Back in October 2024, OpenAI announced the Realtime API, enabling developers to build low-latency, multimodal experiences in their apps. Since then, thousands of developers have used the Realtime API to build natural speech-to-speech experiences in their apps and services.
Today, OpenAI announced gpt-realtime, its most advanced speech-to-speech model that is better at following complex instructions, calling tools with a lower error rate, and generating speech that is more natural and expressive. OpenAI claims that this new model is better at interpreting system messages and developer prompts.
When the Realtime API was launched last year, it came with 6 different voices, and later two more were added. Today, OpenAI is announcing two new voices: Marin and Cedar. Along with the new voices, the existing 6 voices have also been updated to make them sound more natural.

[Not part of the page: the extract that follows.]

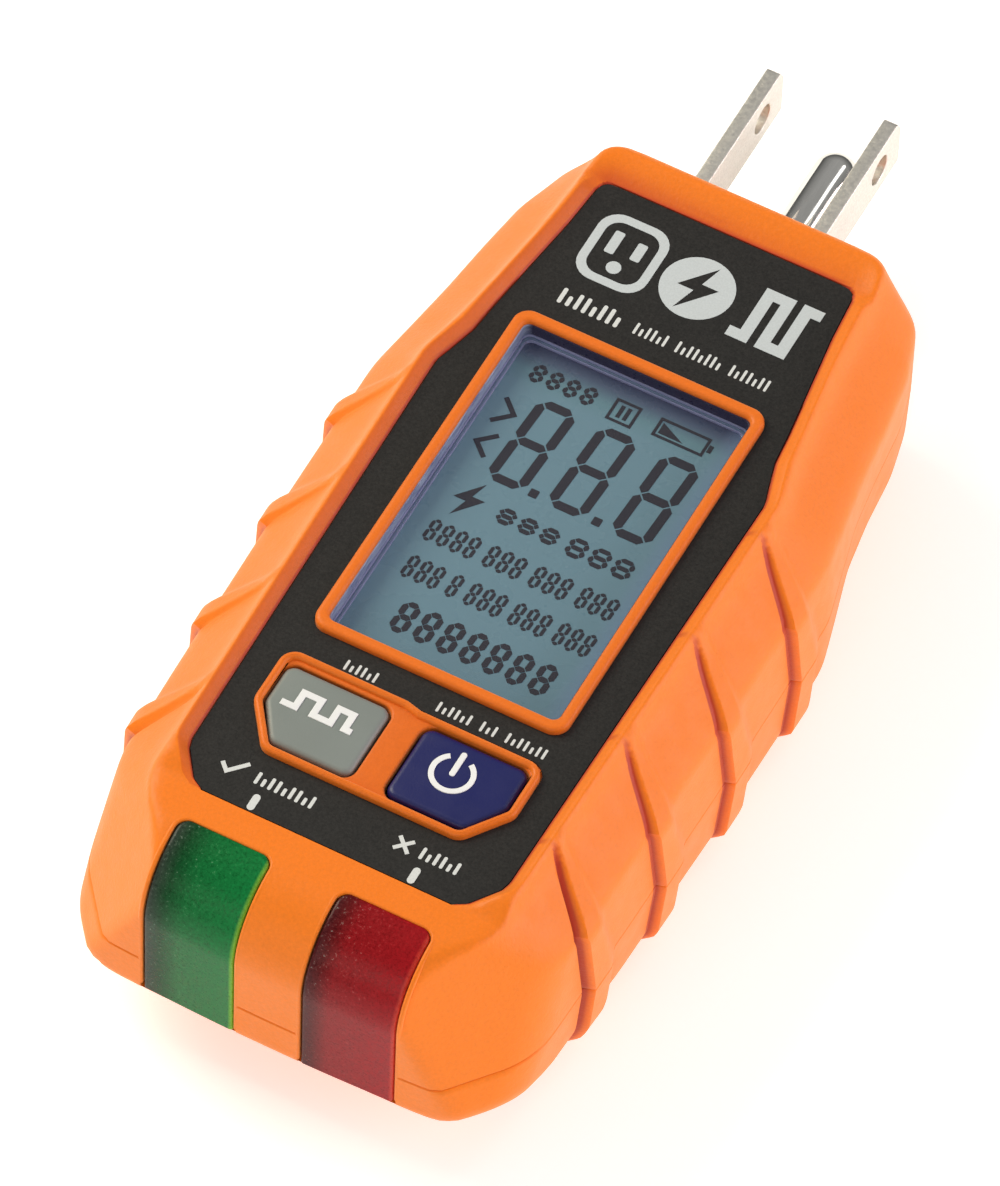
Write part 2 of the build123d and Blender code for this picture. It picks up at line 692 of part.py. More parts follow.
def lamp(side):
    """A round 5 mm indicator lamp with its two wires lying on the board."""
    x = side * LENS_X
    body = rod_y(LAMP_R, x, LAMP_Z, LAMP_TIP_Y + LAMP_R, LAMP_BASE_Y)
    body = body + Pos(x, LAMP_TIP_Y + LAMP_R, LAMP_Z) * Sphere(LAMP_R)
    body = body + rod_y(LAMP_R + LAMP_FLANGE, x, LAMP_Z, LAMP_BASE_Y - LAMP_FLANGE_T, LAMP_BASE_Y)
    for wire_x in (x - WIRE_X, x + WIRE_X):
        body = body + block(
            wire_x - WIRE_HALF_W, wire_x + WIRE_HALF_W, LAMP_BASE_Y, LAMP_BASE_Y + WIRE_LENGTH,
            LAMP_Z - WIRE_HALF_W, LAMP_Z + WIRE_HALF_W,
        )
    return body


def underside_chip():
    """The controller chip under the board."""
    body = block(*CHIP_X, *CHIP_Y, BOARD_LOW_Z - CHIP_T, BOARD_LOW_Z)
    for step in range(CHIP_LEGS):
        y = CHIP_LEG_Y + CHIP_LEG_PITCH * step
        body = body + block(
            CHIP_X[0] - CHIP_LEG_REACH, CHIP_X[1] + CHIP_LEG_REACH, y - CHIP_LEG_HALF_W, y + CHIP_LEG_HALF_W,
            BOARD_LOW_Z - CHIP_LEG_T, BOARD_LOW_Z,
        )
    return body


def load_resistors():
    """The row of resistors that draws the test current to ground."""
    group = []
    for step in range(RESISTORS):
        x = RESISTOR_X + RESISTOR_PITCH * step
        group.append(block(x, x + RESISTOR_W, *RESISTOR_Y, BOARD_LOW_Z - RESISTOR_T, BOARD_LOW_Z))
    return Compound(children=group)


def surge_disc():
    """The surge absorber, a disc lying under the board behind the prongs."""
    return rod_z(DISC_R, *DISC_AT, BOARD_LOW_Z - DISC_T, BOARD_LOW_Z)


def dropper_capacitor():
    """The box-shaped film capacitor under the board."""
    body = block(*CAPACITOR_X, *CAPACITOR_Y, BOARD_LOW_Z - CAPACITOR_T, BOARD_LOW_Z)
    return chamfer(body.edges().filter_by(Axis.Z), CAPACITOR_EDGE)


# ---- wires from the prongs -------------------------------------------------------------------------
def lead(points, bends):
    """An insulated wire along straight runs joined by arcs."""
    path = FilletPolyline(*points, radius=bends)
    start = path @ 0
    ring = Plane(origin=start, z_dir=path % 0) * Circle(LEAD_R)
    return sweep(ring, path)


def blade_lead(x, pad_x):
    """The wire from a blade's tail, down past the board's edge and up to its underside."""
    low = BOARD_LOW_Z - LEAD_DROP
    return lead([
        (x, BLADE_TAIL_Y, BLADE_Z), (x, LEAD_TURN_Y, BLADE_Z), (x, LEAD_TURN_Y, low),
        (pad_x, LEAD_PAD_Y, low), (pad_x, LEAD_PAD_Y, BOARD_LOW_Z),
    ], LEAD_BEND)


def ground_lead():
    """The wire from the round prong up to the board's underside."""
    return lead([
        (0, PIN_TAIL_Y, PIN_Z), (0, GROUND_PAD_Y, PIN_Z), (0, GROUND_PAD_Y, BOARD_LOW_Z),
    ], GROUND_BEND)


# ---- cells and their contacts ----------------------------------------------------------------------
def cell(side):
    """An AAA cell; the two lie head to tail."""
    x = side * CELL_X
    flat_end, nub_end = CELL_Y0, CELL_Y0 + CELL_LENGTH
    if side < 0:
        flat_end, nub_end = nub_end, flat_end
    shoulder = nub_end - side * CELL_NUB
    can = rod_y(CELL_R, x, CELL_Z, min(flat_end, shoulder), max(flat_end, shoulder))
    return can + rod_y(CELL_NUB_R, x, CELL_Z, min(shoulder, nub_end), max(shoulder, nub_end))


def bridge_contact():
    """The plate that joins the two cells at the lamp end of the bay."""
    return block(
        -BRIDGE_HALF_W, BRIDGE_HALF_W, BAY_Y0, BAY_Y0 + CONTACT_T,
        CELL_Z - CONTACT_HALF_H, CELL_Z + CONTACT_HALF_H,
    )


def end_contact(side):
    """The plate behind one cell at the prong end of the bay."""
    x = side * CELL_X
    return block(
        x - END_CONTACT_HALF_W, x + END_CONTACT_HALF_W, BAY_Y1 - CONTACT_T, BAY_Y1,
        CELL_Z - CONTACT_HALF_H, CELL_Z + CONTACT_HALF_H,
    )


def leaf(x, y_plate, y_cell):
    """A bent leaf spring from a contact plate to the end of a cell."""
    toward = 1 if y_cell > y_plate else -1
    foot_z = CELL_Z - LEAF_FOOT
    knee_y = y_plate + toward * LEAF_KNEE[0]
    knee_z = CELL_Z + LEAF_KNEE[1]
    low_z, high_z = CELL_Z + LEAF_TOUCH[0], CELL_Z + LEAF_TOUCH[1]
    outline = [
        (y_plate, foot_z), (y_plate, foot_z + LEAF_T), (y_cell - toward * LEAF_T, high_z),
        (knee_y, knee_z), (knee_y, knee_z + LEAF_T),
        (y_cell, high_z), (y_cell, low_z), (y_plate + toward * LEAF_T, foot_z),
    ]
    face = make_face(Polyline(*[(x, y, z) for y, z in outline], close=True))
    return extrude(face, LEAF_HALF_W, both=True, dir=(1, 0, 0))


def battery_springs():
    """The leaf springs that press on the cells' flat ends."""
    near = leaf(CELL_X, BAY_Y0 + CONTACT_T, CELL_Y0)
    far = leaf(-CELL_X, BAY_Y1 - CONTACT_T, CELL_Y0 + CELL_LENGTH)
    return Compound(children=[near, far])


# ---- fasteners -------------------------------------------------------------------------------------
def screw(x, y, head_z, tip_z):
    """A pan-head screw pointing towards the front, with a cross slot in its head."""
    low = head_z - SCREW_HEAD_T
    body = rod_z(SCREW_R, x, y, head_z, tip_z) + rod_z(SCREW_HEAD_R, x, y, low, head_z)
    for turn in (0, 90):
        body = body - Pos(x, y, low) * Rot(0, 0, turn) * Box(CROSS_LENGTH, CROSS_W, 2 * CROSS_DEPTH)
    return body


def board_screws():
    """The screws that hold the board to the front shell."""
    tip = BOARD_TOP_Z + BOARD_SCREW_REACH
    return Compound(children=[screw(x, y, BOARD_LOW_Z, tip) for x, y in boss_spots(BOARD_SCREWS)])


def case_screws():
    """The screws that close the case from the back."""
    seat = SEAM_Z - HEAD_SEAT
    tip = SEAM_Z + CASE_SCREW_REACH
    return Compound(children=[screw(x, y, seat, tip) for x, y in boss_spots(CASE_SCREWS)])


# ---- write every piece -----------------------------------------------------------------------------
PIECES = {
    "front_shell": front_shell,
    "rear_shell": rear_shell,
    "battery_door": battery_door,
    "overlay_label": overlay_label,
    "display_window": display_window,
    "display_glass": display_glass,
    "display_backlight": display_backlight,
    "display_holder": display_holder,
    "upper_contact_strip": lambda: contact_strip(1),
    "lower_contact_strip": lambda: contact_strip(-1),
    "test_button": lambda: push_button(False),
    "power_button": lambda: push_button(True),
    "test_switch_body": lambda: switch_body(False),
    "power_switch_body": lambda: switch_body(True),
    "test_switch_plunger": lambda: switch_plunger(False),
    "power_switch_plunger": lambda: switch_plunger(True),
    "green_lens": lambda: lens(-1),
    "red_lens": lambda: lens(1),
    "green_lamp": lambda: lamp(-1),
    "red_lamp": lambda: lamp(1),
    "main_board": main_board,
    "controller_chip": underside_chip,
    "load_resistors": load_resistors,
    "surge_disc": surge_disc,
    "dropper_capacitor": dropper_capacitor,
    "neutral_blade": lambda: blade(NEUTRAL),
    "hot_blade": lambda: blade(HOT),
    "ground_pin": ground_pin,
    "prong_carrier": prong_carrier,
    "neutral_lead": lambda: blade_lead(NEUTRAL, NEUTRAL + LEAD_PAD_STEP),
    "hot_lead": lambda: blade_lead(HOT, HOT - LEAD_PAD_STEP),
    "ground_lead": ground_lead,
    "left_cell": lambda: cell(-1),
    "right_cell": lambda: cell(1),
    "bridge_contact": bridge_contact,
    "left_end_contact": lambda: end_contact(-1),
    "right_end_contact": lambda: end_contact(1),
    "battery_springs": battery_springs,
    "board_screws": board_screws,
    "case_screws": case_screws,
}


def main():
    """Build each piece, move it to the finished origin and write it."""
    os.makedirs("parts", exist_ok=True)
    shift = Location((-ORIGIN[0], -ORIGIN[1], -ORIGIN[2]))
    for name, make in PIECES.items():
        piece = make().moved(shift)
        export_step(piece, f"parts/{name}.step")
        print(name, round(piece.volume, 1), piece.bounding_box())


main()
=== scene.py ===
"""Looks for the outlet tester plug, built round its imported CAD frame.

Shapes are made in millimetres in the overlay's own axes: x = 0 is the plane of symmetry, y = 0 the overlay's
edge nearest the prongs and z = 0 its top. place() turns them into metres in the row frame.
"""

from math import atan2, cos, pi, radians, sin, tan

import bmesh
import bpy
import numpy as np
from mathutils import Matrix, Vector


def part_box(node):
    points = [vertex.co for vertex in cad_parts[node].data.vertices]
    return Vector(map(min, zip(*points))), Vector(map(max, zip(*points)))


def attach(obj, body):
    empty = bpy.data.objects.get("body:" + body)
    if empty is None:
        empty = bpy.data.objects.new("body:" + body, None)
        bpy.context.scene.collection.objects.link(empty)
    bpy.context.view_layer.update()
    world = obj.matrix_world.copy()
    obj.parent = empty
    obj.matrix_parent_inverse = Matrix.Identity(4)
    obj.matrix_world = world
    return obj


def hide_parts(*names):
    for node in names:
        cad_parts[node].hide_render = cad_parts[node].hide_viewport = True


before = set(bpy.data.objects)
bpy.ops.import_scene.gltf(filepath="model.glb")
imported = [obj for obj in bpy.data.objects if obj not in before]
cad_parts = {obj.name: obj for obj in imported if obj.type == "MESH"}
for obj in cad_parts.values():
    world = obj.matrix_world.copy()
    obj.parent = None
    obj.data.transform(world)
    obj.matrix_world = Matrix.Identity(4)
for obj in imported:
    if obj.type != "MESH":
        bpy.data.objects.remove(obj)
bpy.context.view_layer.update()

MM = 0.001
overlay_low, overlay_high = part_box("overlay_label")
DATUM = np.array([0.0, overlay_high.y, overlay_high.z]) / MM


def datum_box(node):
    """A CAD node's lowest and highest corners in the overlay's axes, in millimetres."""
    low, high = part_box(node)
    return np.array(low) / MM - DATUM, np.array(high) / MM - DATUM


# ---- the case's driving dimensions, in millimetres ----
RIM_Z = 1.1
SHOULDER_Z = -0.9
CREASE_Z = -5.2
SEAM_Z = -14.0
FOOT_Z = -22.5
BACK_Z = -26.0
PRONG_END_Y = 4.8
LAMP_END_Y = -91.4
LAMP_END_R = 7.8
LAMP_TOP_Z = 0.1
RIM_FADE_Y = (-77.5, -80.4)
BACK_RISE_Y = -79.0
BACK_RISE_Z = 7.3
CREST = 1.0
BACK_BEVEL = 2.6
WALL = 2.0
CORNER_TURN = 39.0
CORNER_LEAN = 21.0
CORNER_UNDERCUT = -50.0
CORNER_POINT = (23.4, -83.6, -14.0)
CORNER_FOOT = (23.4, -83.6, -19.4)
LAMP_CROWN = 0.6
CROWN_HALF_W = 18.0
GROOVE_DEPTH = 0.14
GROOVE_HALF = 0.17

# half-widths at stations along the case: y, rim, crease, seam, foot, and the height of the foot
STATIONS = np.array([
    (4.8, 15.2, 17.2, 17.5, 17.4, -22.5), (3.3, 16.0, 18.8, 18.9, 18.7, -22.5),
    (-3.0, 16.4, 21.0, 20.6, 20.1, -22.5), (-9.0, 16.9, 21.9, 21.2, 20.6, -22.5),
    (-15.0, 17.7, 22.6, 22.0, 21.5, -22.5), (-21.0, 18.6, 23.5, 23.5, 23.2, -22.5),
    (-26.3, 19.9, 24.3, 24.9, 24.6, -22.5), (-47.0, 19.6, 24.1, 24.8, 24.3, -22.5),
    (-66.0, 19.2, 23.7, 24.4, 23.9, -21.8), (-79.0, 18.9, 23.3, 23.9, 23.6, -20.2),
    (-91.4, 18.4, 22.7, 23.3, 23.1, -18.7),
])

# grip ribs: their steep flank faces the lamps and has a narrow groove at its foot
RIB_COUNT = 4
RIB_FIRST_Y = -30.4
RIB_PITCH = 13.35
RIB_LEAN = 3.8
RIB_STEEP = 0.4
RIB_GROOVE_Y = -0.62
RIB_GROOVE_HALF = 0.32
RIB_GROOVE_DEPTH = 0.5
# height level, share of the lean, rib height, crest length, gentle flank
RIB_LEVELS = np.array([
    (-25.0, 0.98, 0.0, 3.0, 2.2), (-22.5, 0.95, 0.95, 3.0, 2.2), (-14.0, 0.85, 0.95, 2.8, 2.6),
    (-5.2, 1.0, 0.95, 2.0, 2.0), (-0.9, 0.0, 0.5, 0.9, 1.3), (0.5, -0.2, 0.3, 0.6, 0.9),
    (1.1, -0.2, 0.0, 0.6, 0.9),
])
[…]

OpenAI mentioned that this new gpt-realtime model can better understand audio with greater accuracy, and it performs better on benchmarks as well:
- Big Bench Audio: gpt-realtime scored 82.8% accuracy, beating the previous realtime model from December 2024, which scored 65.6%.
- MultiChallenge audio benchmark: gpt-realtime scored 30.5%, a significant improvement over the previous model from December 2024, which scored 20.6%.
- ComplexFuncBench audio eval: gpt-realtime scored 66.5%, while the previous model from December 2024 scored 49.7%.
In addition to the new model and voices, OpenAI also announced several updates to the API. The Realtime API now supports remote MCP servers, image inputs, and phone calling through Session Initiation Protocol (SIP). Finally, developers can now save and reuse prompts.
Despite these improvements, OpenAI has reduced the price of the Realtime API. The new gpt-realtime API is 20% cheaper when compared to gpt-4o-realtime-preview at $32 / 1M audio input tokens ($0.40 for cached input tokens) and $64 / 1M audio output tokens.
With these meaningful performance improvements and a surprising price drop, OpenAI is positioning gpt-realtime as a compelling choice for developers building the next generation of voice-first experiences.